You have said yourself that you have not filled in the statement for the bank so how can the bank have any notion you are struggling? You have to be reasonable too, blaming the bank without engaging with them is not reasonable. I think your concern is to keep your saving habit? You view that €300 as being cash not available to the bank and you are afraid they will insist it means you don't qualify for interest only.

As for people trapped in properties too small, there are far too many - I have friends with growing families stuck in 2-bed apartments. People with paper thin walls, I have heard of more than one person upset by this. In the middle of nowhere? Try living in one of the few houses/apartments occupied in a ghost estate - I've met more than one person in that (frankly creepy) situation. Paid twice what it is worth now? Try most people that bought in the last ten years. Asked for and received a mortgage at the limits, or beyond, of their affordability? ... Do you really think you are that unique? Bigbird, you are far from alone.


----------



## Bigbird (8 Oct 2013)

I certainly don't think I'm unique! But I have to get on with my life and due to lack of work unfortunately we have to emigrate.  Of course my OH contributes (understatement of the year) to the household!! Without his support (in more than one ways) I don't know where i'd be - he's amazing. But we're living in a location (like so many) we have no interest in and it's too remote. 
Leaving the country is our only option.  I plan to rent out the house but the rent collected will not meet the mortgage repayment. We're not sure what life will hold on the other side as we have no jobs lined up as yet.

Yeah I see very little point in living a life whereby you're working to exist.  What's the point?


----------



## Bronte (9 Oct 2013)

Bigbird said:


> Of course my OH contributes (understatement of the year) to the household!! Without his support (in more than one ways) I don't know where i'd be -


 
Well that's a bit of a change. So how about giving us some details. How much would your house rent for?
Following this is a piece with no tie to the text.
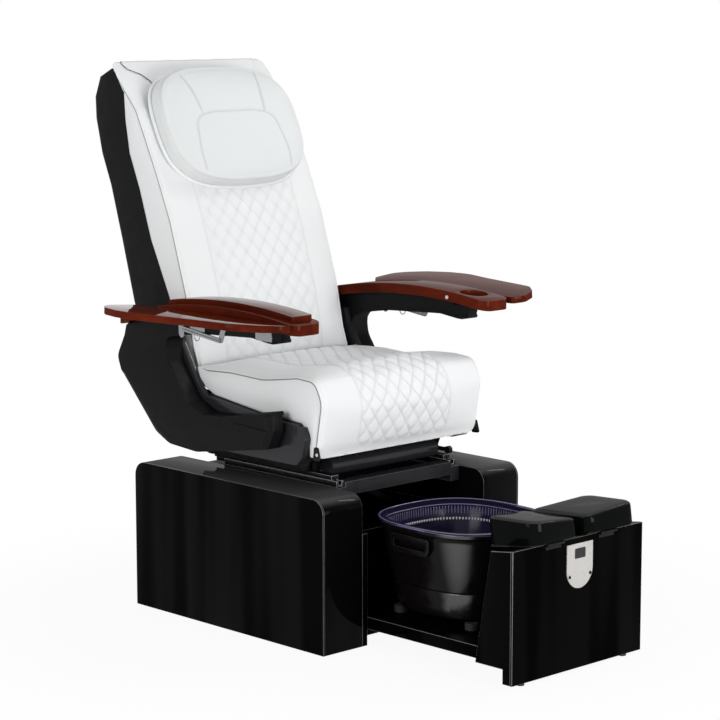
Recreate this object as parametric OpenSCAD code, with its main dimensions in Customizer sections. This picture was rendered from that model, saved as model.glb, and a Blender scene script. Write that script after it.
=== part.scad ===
// Pedicure spa chair: a reclining, sliding seat on two clad cabinets, with a foot tub between
// them and the footrest. Millimetres, +Z up, the user faces -Y, +X is the user's left.
// Lengths along Y are measured from the front faces of the side cabinets, positive to the rear.

/* [Placement] */
// Distance from the origin forward to the cabinets' front faces
setback = 230.5; // [180:1:260]

/* [Side cabinets] */
// Width over both cabinets
base_w = 720; // [680:5:800]
// Width of one cabinet
cabinet_w = 136; // [128:1:142]
// Length of a cabinet, front to rear
cabinet_l = 745; // [720:5:820]
// Height of a cabinet
cabinet_h = 397; // [390:1:400]
// Radius of the bends at the top front and top rear
cabinet_bend_r = 38; // [20:1:60]
// Thickness of the bent skin
skin_t = 6; // [4:0.5:9]
// Thickness of the outer side panel
side_panel_t = 5; // [3:0.5:8]

/* [Tub bay] */
// Thickness of the lower panels inside the bay
bay_panel_t = 18; // [12:1:20]
// Height of the lower bay panels
bay_panel_h = 293; // [270:1:310]
// Distance of the riser panel behind the cabinets' front faces
riser_y = 70; // [68:1:90]
// Thickness of the riser panel
riser_t = 15; // [10:1:20]
// Height of the riser panel
riser_h = 281; // [250:1:290]
// Height of the platform's top
platform_h = 75; // [70:1:78]
// Depth of the platform's skirts
platform_skirt = 32; // [20:1:40]
// Thickness of the platform's sheet and skirts
platform_t = 12; // [8:1:16]

/* [Footrest cabinet] */
// Width of the footrest cabinet
foot_box_w = 480; // [440:5:520]
// Reach of its front face ahead of the side cabinets
foot_box_reach = 529; // [515:1:545]
// Height of its front edge
foot_box_h = 338; // [330:1:346]
// Drop of its top from front to rear
foot_box_drop = 9; // [4:1:16]
// Depth of its top
foot_box_top_l = 71; // [60:1:80]
// Depth of its underside
foot_box_base_l = 120; // [105:1:130]
// Height of its underside above the floor
foot_box_lift = 46; // [44:1:60]
// Thickness of its front leg
foot_leg_t = 31; // [24:1:40]
// Height of the glides under the front leg
glide_h = 9; // [5:1:15]
// Thickness of its walls
foot_wall_t = 14; // [8:1:18]
// Thickness of its gloss front sheet
front_sheet_t = 6; // [3:0.5:8]
// Width of the white plate on its front
plate_w = 95; // [70:1:110]
// Height of the white plate
plate_h = 112; // [100:1:140]
// Thickness of the white plate
plate_t = 2.5; // [1.5:0.5:4]

/* [Foot pads] */
// Width of one foot pad
pad_w = 172; // [140:1:180]
// Gap between the pads
pad_gap = 34; // [24:1:60]
// Length of a pad, front to rear
pad_l = 164; // [140:1:180]
// Overhang of the pads ahead of the cabinet
pad_overhang = 31; // [10:1:45]
// Height of a pad at its outer front corner
pad_h = 56; // [46:1:70]
// How far a pad's top dips towards the middle
pad_dip = 15; // [5:1:25]

/* [Tub] */
// Half width of the rim
tub_a = 188; // [178:1:196]
// Half length of the rim, front to rear
tub_b = 205; // [190:1:209]
// Distance of the tub's centre ahead of the cabinets' front faces
tub_y = 144; // [142:1:150]
// Height of the rim above the floor
tub_rim_h = 326; // [315:1:328]
// Height of the seam between the tub and its collar
tub_seam_h = 170; // [150:1:190]
// Height of the feet under the tub
tub_foot_h = 18; // [12:1:25]
// How far the tub's wall leans in from rim to bottom
tub_taper = 44; // [30:1:55]
// Wall of the tub
tub_wall = 4; // [3:0.5:6]
// Wall of the lift-out liner
liner_wall = 2; // [1.5:0.5:3]
// Clearance between the liner and the tub
liner_gap = 0.6; // [0.4:0.1:1.5]

/* [Seat] */
// Half width of the seat cushion
seat_half_w = 290; // [276:1:292]
// Half width of the quilted middle panel
quilt_half_w = 161; // [140:1:180]
// Number of quilt half-diamonds across the panel
quilt_n = 14; // [10:2:16]
// Depth of the quilting
quilt_depth = 4; // [2:0.5:8]
// Crown of the seat over its width
seat_crown = 10; // [4:1:16]
// Length of the slide rails
rail_l = 440; // [400:5:460]
// Diameter of the front cross tube
cross_tube_d = 46; // [36:1:50]

/* [Arms] */
// Distance from the middle to an arm's inner face
arm_in = 312; // [304:1:324]
// Thickness of an arm
arm_t = 60; // [50:1:70]
// Width of the bevel along an arm's lower outer edge
arm_bevel = 22; // [8:1:26]
// Width of an arm board
board_w = 104; // [96:1:110]
// Thickness of an arm board
board_t = 27; // [22:1:32]
// Radius of the board's arch, seen from the side
board_arch_r = 1670; // [1600:10:2400]
// Diameter of the cup hole
cup_d = 78; // [66:1:84]
// Distance of the cup hole's centre behind the board's front end
cup_back = 89; // [58:1:110]
// Width of a tray leaf
leaf_w = 212; // [150:1:240]
// Thickness of a tray leaf
leaf_t = 18; // [14:1:24]
// Upward slope of a tray leaf in degrees
leaf_slope = 4.5; // [0:0.5:8]

/* [Back] */
// Half width of the back at the arms
back_half_w = 275; // [255:1:280]
// Wall of the back's shell
shell_t = 4; // [3:0.5:6]
// Radius of the shell's rear edges
shell_edge_r = 24; // [14:1:60]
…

How much is your OH paying you in rent. Paying half the household bills, well everybody has to do that, and where one partner has zero income, there should be no question but that they should pay 100% of those. How much would it cost him to rent nearer his workplace. 

I'm not entirely sure what it is you are planning on doing. Are you definitely emigrating or thinking about it. I understand you're saving the 300 € for that, I personally see nothing wrong with that. You're worried the bank will want it. Yes they will. Naturally if all your income is taken up on bills and life, as long as it's not riduculous than you'll be ok. Have a look at the recommended amounts by the Insolvency Board. If you come straight out and say to the bank you have an extra 300€ a month you are goosed.

I don't understand how you are going to emigrate and rent the house out, particulary if the rent will not cover the mortgage.  Can you clarify that.  Are you trying to hold onto the house in case things don't work out.  

It's exceedingly difficult to understand the financials without any figures.  It may be the case that you should just give up the house, even without emigrating.  If you've no job, well you're in the perfect situation to default.


----------



## Deas (9 Oct 2013)

Is the title of this thread correct - I cannot see where the banks are not co-operating.  It appears from what you have stated that you have not yet responded to the bank?


----------